CDs are inexpensive and there are thousands of them released every year. In addition, old CDs remain a lot more interesting than old films and especially old video games. The average consumer, I suspect, will own and purchase 10 CDs for every DVD or video game.
Albums are inexpensive to share on the internet -- on a modern computer they take less than 10 minutes to compress and not more than an hour to upload.
Movies and video games lend themselves to top-down distribution because the one-time cost of creating them is very high. Albums lend themselves to peer distribution because the one-time cost is low.
What this all means, I think, is that it would be possible to 'cut off the head' of the movie and software distribution channels and severely impact their availability (or at least their quality), in a way that you simply can't do with music.
But I also think that these posters who are claiming to have been part of the shadowy underworld without which there would be no movie releases are self-aggrandizing a bit.
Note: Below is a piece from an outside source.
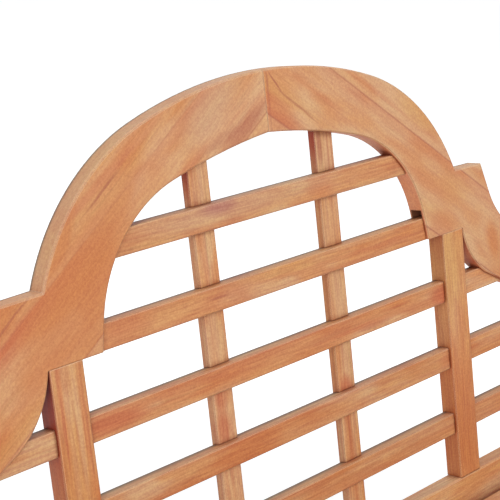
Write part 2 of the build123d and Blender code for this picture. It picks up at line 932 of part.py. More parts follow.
def front_slat_screws():
    y = front_rail_y + rail_thickness / 2
    return [
        Plane(origin=(side * x, y, seat_height), x_dir=(1, 0, 0), z_dir=(0, 0, 1))
        for side in (-1, 1)
        for x in (front_slat_inner_screw_x, front_slat_outer_screw_x)
    ]


def drill_screws(places):
    depth = plug_height + screw_length + end_gap
    for place in places:
        prism_below(
            place, screw_radius + fit_gap, shank_sides, 0, depth, Mode.SUBTRACT, True
        )


def sink_screws(places):
    """Screw hole and plug pocket in the top of a slat."""
    drill_screws(places)
    pocket = plug_height + screw_head_height
    for place in places:
        prism_below(
            place, plug_radius + fit_gap / 2, plug_sides, 0, pocket, Mode.SUBTRACT, True
        )


def front_seat_slat():
    with BuildPart() as slat:
        bar(
            Plane.XZ,
            (-leg_inner_x + front_slat_leg_gap, leg_inner_x - front_slat_leg_gap),
            (side_rail_front_top, seat_height),
            (front_slat_y, front_slat_y + front_slat_width),
        )
        long_edges = slat.edges().filter_by(Axis.X)
        fillet(long_edges.group_by(Axis.Y)[0], front_slat_nose_round)
        back_top = slat.edges().filter_by(Axis.X).group_by(Axis.Y)[-1].sort_by(Axis.Z)[-1]
        fillet(back_top, seat_slat_round)
        sink_screws(front_slat_screws())
    return finish(slat, "seat_slat_1")


def dished_seat_slat(index):
    under = dished_plane(index, -seat_slat_reach)
    with BuildPart() as slat:
        with BuildSketch(under) as section:
            with Locations((0, seat_slat_thickness / 2)):
                Rectangle(seat_slat_width, seat_slat_thickness)
            fillet(section.vertices().group_by(Axis.Y)[-1], seat_slat_round)
        extrude(amount=seat_slat_reach + seat_slat_reach)
        own = len(bearer_xs) * index
        sink_screws(slat_screws(bearer_xs)[own:own + len(bearer_xs)])
    return finish(slat, "seat_slat_" + str(index + 2))


# Rolled arms: slats on the facets of a scroll bracket at each end
roll_x = leg_outer_x + roll_offset
roll_z = arm_top_height - roll_radius
facet_distance = roll_radius - arm_slat_thickness
half_step = radians(arm_slat_step / 2)
corner_radius = facet_distance / cos(half_step)
scroll_foot_height = (front_leg_height - row_one_z) / recline_cosine
rear_scroll_y = back_point(scroll_foot_height, 0)[0] - rear_scroll_thickness


def roll_point(side, radius, angle):
    """A point of the scroll's head in front view; angles turn up from the outer side."""
    turn = radians(angle)
    return (side * (roll_x + radius * cos(turn)), roll_z + radius * sin(turn))


def bowed(start, end, bow):
    """A shallow arc between two points, its middle moved sideways."""
    ThreePointArc(start, ((start[0] + end[0]) / 2 + bow, (start[1] + end[1]) / 2), end)


def scroll(side, front, back, is_rear, name):
    """A scroll bracket: a neck that leans outwards into a faceted head for the arm slats."""
    corners = [
        arm_slat_low_angle + arm_slat_step * (step - 1 / 2) for step in range(arm_slat_count + 1)
    ]
    neck_turn = (scroll_neck_angle + corners[0]) / 2
    neck_outer = (side * leg_outer_x, front_leg_height)
    neck_inner = (side * leg_inner_x, front_leg_height)
    with BuildPart() as piece:
        with BuildSketch(Plane.XZ.offset(-front)):
            with BuildLine():
                Polyline(*[roll_point(side, corner_radius, angle) for angle in corners])
                ThreePointArc(
                    roll_point(side, corner_radius, scroll_neck_angle),
                    roll_point(side, corner_radius, neck_turn),
                    roll_point(side, corner_radius, corners[0]),
                )
                neck_top = roll_point(side, corner_radius, scroll_neck_angle)
                bowed(neck_outer, neck_top, -side * scroll_outer_bow)
                Line(neck_outer, neck_inner)
                last_corner = roll_point(side, corner_radius, corners[-1])
                bowed(neck_inner, last_corner, -side * scroll_inner_bow)
            make_face()
        extrude(amount=front - back)
        if is_rear:
            split(bisect_by=back_plane, keep=Keep.TOP)
            drill_dowels(arm_dowel_places(side), arm_dowel_radius, arm_dowel_length)
        else:
            bar(
                Plane.XZ,
                pair(side * leg_centre_x, scroll_tenon_width),
                (front_leg_height - scroll_tenon_length, front_leg_height),
                scroll_tenon_back,
            )
    return finish(piece, name)


def arm_slat(side, index, name):
    """One slat of a rolled arm: flat where it sits on the scrolls, round on the outside."""
    turn = radians(arm_slat_low_angle + arm_slat_step * index)
    section_plane = Plane(
        origin=(side * roll_x, front_y, roll_z),
        x_dir=(-side * sin(turn), 0, cos(turn)),
        z_dir=(0, side, 0),
    )
    inner_half = facet_distance * tan(half_step) - arm_slat_gap / 2
    outer_half = roll_radius * sin(half_step) - arm_slat_gap / 2
    shoulder = sqrt(roll_radius**2 - outer_half**2)
    with BuildPart() as slat:
        with BuildSketch(section_plane) as section:
            with BuildLine():
                Polyline(
                    (outer_half, shoulder),
                    (inner_half, facet_distance),
                    (-inner_half, facet_distance),
                    (-outer_half, shoulder),
                )
                ThreePointArc((-outer_half, shoulder), (0, roll_radius), (outer_half, shoulder))
            make_face()
            outer_corners = section.vertices().sort_by(Axis.Y)[2:]
            chamfer(outer_corners, arm_slat_ease)
        extrude(amount=side * overall_depth)
        split(bisect_by=back_plane, keep=Keep.TOP)
    return finish(slat, name)


def pegs():
    places = [
        place for side in (-1, 1) for place in front_leg_pegs(side) + rear_leg_pegs(side)
    ]
    with BuildPart() as group:
        for place in places:
            prism_below(place, peg_radius, peg_sides, 0, peg_length, Mode.ADD)
    return finish(group, "joint_pegs")


def plugs(places):
    with BuildPart() as group:
        for place in places:
            prism_below(place, plug_radius, plug_sides, 0, plug_height, Mode.ADD)
    return finish(group, "seat_plugs")


def screws(places):
    """Countersunk screws with a plain shank, standing under their plugs."""
    head_low = plug_height + screw_head_height
    shank_length = screw_length - screw_head_height
    with BuildPart() as group:
        for place in places:
            with BuildSketch(place.offset(-plug_height)) as head:
                RegularPolygon(screw_head_radius, shank_sides)
            with BuildSketch(place.offset(-head_low)) as neck:
                RegularPolygon(screw_radius, shank_sides)
            loft([head.sketch, neck.sketch], ruled=True)
            prism_below(place, screw_radius, shank_sides, head_low, shank_length, Mode.ADD)
    return finish(group, "seat_screws")


def dowels(places, radius, length, name):
    with BuildPart() as group:
        for place in places:
            prism_below(place, radius, peg_sides, -length / 2, length, Mode.ADD)
    return finish(group, name)


# The whole bench, piece by piece
side_names = {-1: "left", 1: "right"}
row_names = {3: "upper", 4: "middle", 5: "lower"}
all_screws = front_slat_screws() + slat_screws(bearer_xs)

arch_slat(1, "arch_slat_upper")
arch_slat(2, "arch_slat_lower")
for row, word in row_names.items():
    lattice_slat(row, "lattice_slat_" + word)
back_rail()
centre_bearer()
long_seat_rail(
    "front_seat_rail",
    front_rail_y,
    front_rail_low,
    front_rail_top,
    front_tenon_back,
    bearer_front_middle,
    front_rail_back_y,
    -1,
)
long_seat_rail(
    "rear_seat_rail",
    rear_rail_y,
    rear_rail_low,
    rear_rail_top,
    rear_tenon_back,
    bearer_back_middle,
    rear_rail_y,
    1,
)
front_seat_slat()
for index in range(dished_count):
    dished_seat_slat(index)
for side, word in side_names.items():
    crest_half(side, "crest_" + word)
    stile(side, "stile_" + word)
    upright(side * arch_upright_x, (1, 2, 3, 4, 5), "arch_upright_" + word)
    upright(side * outer_upright_x, (4, 5), "outer_upright_" + word)
    for row, row_word in row_names.items():
        side_slat(side, row, "side_slat_" + word + "_" + row_word)
    rear_leg(side, "rear_leg_" + word)
    front_leg(side, "front_leg_" + word)
    side_seat_rail(side, "side_seat_rail_" + word)
    side_stretcher(side, "side_stretcher_" + word)
    scroll(
        side,
        front_y + arm_overhang,
        front_y + arm_overhang + scroll_thickness,
        False,
        "arm_scroll_front_" + word,
    )
    scroll(side, rear_scroll_y, overall_depth / 2, True, "arm_scroll_rear_" + word)
    for index in range(arm_slat_count):
        arm_slat(side, index, "arm_slat_" + word + "_" + str(index + 1))
pegs()
plugs(all_screws)
screws(all_screws)
dowels([*seam_dowel_places()], seam_dowel_radius, seam_dowel_length, "crest_dowels")
dowels(
    [*arm_dowel_places(-1), *arm_dowel_places(1)], arm_dowel_radius, arm_dowel_length, "arm_dowels"
)
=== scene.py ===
import random
from math import cos, radians, sin

import bpy
from mathutils import Matrix, Vector


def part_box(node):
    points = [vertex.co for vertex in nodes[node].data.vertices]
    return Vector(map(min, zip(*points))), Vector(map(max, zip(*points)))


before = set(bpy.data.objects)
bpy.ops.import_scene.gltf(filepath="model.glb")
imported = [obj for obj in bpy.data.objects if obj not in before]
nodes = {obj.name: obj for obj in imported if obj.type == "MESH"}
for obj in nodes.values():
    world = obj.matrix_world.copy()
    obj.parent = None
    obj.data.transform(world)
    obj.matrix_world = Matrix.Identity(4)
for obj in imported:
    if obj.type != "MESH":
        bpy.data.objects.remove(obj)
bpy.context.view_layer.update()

# Camera: the photograph's viewpoint, turn in degrees, lens and sensor in millimetres
camera_place = (-1.1514, -0.8193, 1.4137)
camera_turn = (70.262, -1.803, -45.257)
camera_lens = 100.19
camera_sensor = 36.0
camera_reach = 100.0

# Soft lamps, which point at the middle of the bench: place, size, power, colour
bench_middle = Vector((0.0, 0.0, 0.7))
lamps = {
    "key_light": ((2.6, -3.2, 3.4), 2.0, 92.0, (1.0, 0.98, 0.95)),
    "fill_light": ((-3.6, -2.2, 2.2), 3.0, 114.0, (1.0, 1.0, 1.0)),
    "top_light": ((0.0, 0.8, 4.2), 3.0, 50.0, (0.94, 0.97, 1.0)),
}
sky_colour = (0.93, 0.96, 1.0, 1)
sky_strength = 0.28

# Floor: its glow for the camera grows away from the bench, where no shadow falls
floor_half_width = 12.0
floor_top = -0.0005
floor_greys = ((0.3, 0.80), (0.7, 0.83))
floor_glow = 0.42
floor_extra_glow = 0.32
floor_glow_distances = (0.9, 1.9)

# Directions of the bench
recline = radians(11.0)
across_bench = Vector((1, 0, 0))
backwards = Vector((0, 1, 0))
upwards = Vector((0, 0, 1))
up_the_back = Vector((0, sin(recline), cos(recline)))
through_the_back = Vector((0, cos(recline), -sin(recline)))

# Back faces: their distance along that last direction, and the width of painted shade before them
slat_back = (0.0985, 0.010)
crest_back = (0.1020, 0.007)
full_back_shade_share = 0.2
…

Movies would still be uploaded if the head were cut off, by channels that are largely unutilized now. There's no point to me ripping a copy of a movie and uploading it because it's so much trouble and there's already a perfectly serviceable copy out there. If there weren't one, I might do it. Just because nobody does it doesn't mean they -can't-.
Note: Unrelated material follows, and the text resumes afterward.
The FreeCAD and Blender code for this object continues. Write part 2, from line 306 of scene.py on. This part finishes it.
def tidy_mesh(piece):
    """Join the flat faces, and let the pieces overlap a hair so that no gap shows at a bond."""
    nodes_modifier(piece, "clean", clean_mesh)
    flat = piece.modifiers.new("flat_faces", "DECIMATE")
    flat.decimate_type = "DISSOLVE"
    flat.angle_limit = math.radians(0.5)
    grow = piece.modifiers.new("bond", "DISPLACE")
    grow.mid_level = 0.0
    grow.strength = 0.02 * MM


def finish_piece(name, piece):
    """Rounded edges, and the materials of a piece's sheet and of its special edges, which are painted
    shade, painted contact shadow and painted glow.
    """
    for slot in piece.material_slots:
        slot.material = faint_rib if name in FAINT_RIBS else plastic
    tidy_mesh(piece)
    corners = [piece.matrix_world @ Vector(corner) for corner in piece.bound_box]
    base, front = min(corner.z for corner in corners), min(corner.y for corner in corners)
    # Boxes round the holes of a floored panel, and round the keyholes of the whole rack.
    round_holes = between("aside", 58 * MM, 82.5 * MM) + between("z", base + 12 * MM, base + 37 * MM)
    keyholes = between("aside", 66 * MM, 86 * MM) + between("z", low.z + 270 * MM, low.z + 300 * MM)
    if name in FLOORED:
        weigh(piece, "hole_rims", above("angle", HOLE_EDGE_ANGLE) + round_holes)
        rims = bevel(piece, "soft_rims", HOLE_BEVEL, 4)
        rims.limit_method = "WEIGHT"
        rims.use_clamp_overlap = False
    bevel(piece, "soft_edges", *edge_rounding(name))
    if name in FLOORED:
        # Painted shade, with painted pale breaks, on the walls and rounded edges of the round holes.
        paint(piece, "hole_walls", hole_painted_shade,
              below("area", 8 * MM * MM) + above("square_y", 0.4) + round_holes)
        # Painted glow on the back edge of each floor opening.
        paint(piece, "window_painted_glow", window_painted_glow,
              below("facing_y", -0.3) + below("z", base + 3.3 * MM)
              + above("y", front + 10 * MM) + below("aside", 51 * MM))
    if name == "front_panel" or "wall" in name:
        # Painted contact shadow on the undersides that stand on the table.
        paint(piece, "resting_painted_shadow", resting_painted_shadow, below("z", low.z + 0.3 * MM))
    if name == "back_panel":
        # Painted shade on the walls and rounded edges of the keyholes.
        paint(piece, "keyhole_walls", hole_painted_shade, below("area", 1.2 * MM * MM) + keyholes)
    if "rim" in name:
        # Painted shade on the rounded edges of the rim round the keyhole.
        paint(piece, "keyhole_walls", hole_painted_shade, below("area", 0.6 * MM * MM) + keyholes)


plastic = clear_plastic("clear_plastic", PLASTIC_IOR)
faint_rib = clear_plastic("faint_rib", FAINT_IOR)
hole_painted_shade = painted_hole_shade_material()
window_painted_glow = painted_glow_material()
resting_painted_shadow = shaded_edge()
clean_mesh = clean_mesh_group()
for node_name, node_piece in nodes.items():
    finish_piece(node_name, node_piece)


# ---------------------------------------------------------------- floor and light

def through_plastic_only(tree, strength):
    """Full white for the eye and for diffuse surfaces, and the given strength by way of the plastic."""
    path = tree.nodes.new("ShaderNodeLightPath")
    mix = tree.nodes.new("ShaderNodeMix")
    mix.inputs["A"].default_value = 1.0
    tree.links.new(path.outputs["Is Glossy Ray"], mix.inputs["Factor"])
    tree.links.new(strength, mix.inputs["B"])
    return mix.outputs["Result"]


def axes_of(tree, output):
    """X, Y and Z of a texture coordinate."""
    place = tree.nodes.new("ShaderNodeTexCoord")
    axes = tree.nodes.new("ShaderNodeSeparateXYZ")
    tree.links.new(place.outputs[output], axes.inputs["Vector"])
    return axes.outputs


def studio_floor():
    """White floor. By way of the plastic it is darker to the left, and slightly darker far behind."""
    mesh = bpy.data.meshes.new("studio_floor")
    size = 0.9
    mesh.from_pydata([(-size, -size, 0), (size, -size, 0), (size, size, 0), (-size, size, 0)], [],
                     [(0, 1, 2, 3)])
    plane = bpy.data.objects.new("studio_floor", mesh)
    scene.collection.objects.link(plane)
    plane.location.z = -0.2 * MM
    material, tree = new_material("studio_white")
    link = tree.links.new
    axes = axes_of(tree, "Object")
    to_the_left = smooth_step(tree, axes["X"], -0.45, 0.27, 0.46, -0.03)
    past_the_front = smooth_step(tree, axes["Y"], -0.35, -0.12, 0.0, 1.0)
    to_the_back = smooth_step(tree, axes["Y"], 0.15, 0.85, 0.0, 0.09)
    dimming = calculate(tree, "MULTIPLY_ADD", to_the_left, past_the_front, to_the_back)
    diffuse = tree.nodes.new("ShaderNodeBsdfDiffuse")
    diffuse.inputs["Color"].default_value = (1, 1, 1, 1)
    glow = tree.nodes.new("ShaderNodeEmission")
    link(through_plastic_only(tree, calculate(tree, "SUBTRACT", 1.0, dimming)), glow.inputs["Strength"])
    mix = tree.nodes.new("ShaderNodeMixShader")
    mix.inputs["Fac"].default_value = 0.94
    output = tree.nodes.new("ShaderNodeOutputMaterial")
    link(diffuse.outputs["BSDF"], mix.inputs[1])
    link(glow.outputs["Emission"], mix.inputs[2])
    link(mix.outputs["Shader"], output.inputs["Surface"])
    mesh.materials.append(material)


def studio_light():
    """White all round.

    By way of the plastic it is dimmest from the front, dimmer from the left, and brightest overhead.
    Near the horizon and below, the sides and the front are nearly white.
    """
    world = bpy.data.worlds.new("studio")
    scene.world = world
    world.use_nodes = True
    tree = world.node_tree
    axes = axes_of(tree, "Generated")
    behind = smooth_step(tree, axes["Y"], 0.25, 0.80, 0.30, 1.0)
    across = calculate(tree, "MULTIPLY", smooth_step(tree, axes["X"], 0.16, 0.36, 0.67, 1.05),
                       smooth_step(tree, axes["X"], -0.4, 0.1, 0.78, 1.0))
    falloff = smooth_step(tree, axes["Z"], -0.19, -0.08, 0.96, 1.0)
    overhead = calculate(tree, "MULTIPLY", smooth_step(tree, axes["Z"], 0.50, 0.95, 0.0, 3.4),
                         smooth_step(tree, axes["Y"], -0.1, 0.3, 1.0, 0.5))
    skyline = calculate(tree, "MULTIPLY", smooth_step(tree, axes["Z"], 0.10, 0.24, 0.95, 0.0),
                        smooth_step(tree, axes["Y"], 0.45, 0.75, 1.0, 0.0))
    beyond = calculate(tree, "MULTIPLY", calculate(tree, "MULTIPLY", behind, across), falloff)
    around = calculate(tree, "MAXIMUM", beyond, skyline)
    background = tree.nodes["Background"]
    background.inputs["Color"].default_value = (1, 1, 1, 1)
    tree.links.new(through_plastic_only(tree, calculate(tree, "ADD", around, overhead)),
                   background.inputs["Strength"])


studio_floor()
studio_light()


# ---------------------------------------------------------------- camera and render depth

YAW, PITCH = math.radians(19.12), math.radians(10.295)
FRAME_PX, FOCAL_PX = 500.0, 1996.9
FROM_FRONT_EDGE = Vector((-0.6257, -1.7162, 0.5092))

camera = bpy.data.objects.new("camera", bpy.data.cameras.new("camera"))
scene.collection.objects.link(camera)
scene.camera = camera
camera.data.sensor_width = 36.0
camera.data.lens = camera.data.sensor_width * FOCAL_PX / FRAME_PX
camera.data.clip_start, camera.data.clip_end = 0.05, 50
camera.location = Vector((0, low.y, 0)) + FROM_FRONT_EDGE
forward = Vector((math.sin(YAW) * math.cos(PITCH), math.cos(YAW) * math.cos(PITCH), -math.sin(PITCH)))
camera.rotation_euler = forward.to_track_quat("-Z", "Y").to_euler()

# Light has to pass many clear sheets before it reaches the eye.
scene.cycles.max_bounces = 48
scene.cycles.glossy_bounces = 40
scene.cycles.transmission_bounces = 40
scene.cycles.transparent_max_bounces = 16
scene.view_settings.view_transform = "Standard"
It is very possible. If the FBI was completely successful and they managed to find a small handful, a couple dozens of people, they would effectively "cut off the head." There would be no more Eminem albums leaked on the internet months before the public release. Of course, once the album is out in stores and available to the entire world, there is no way to stop online distribution, and the FBI is well aware of this. They aren't trying to stop it. What they can stop, however, are the "leaks," and they are trying very vigorously with moderate success.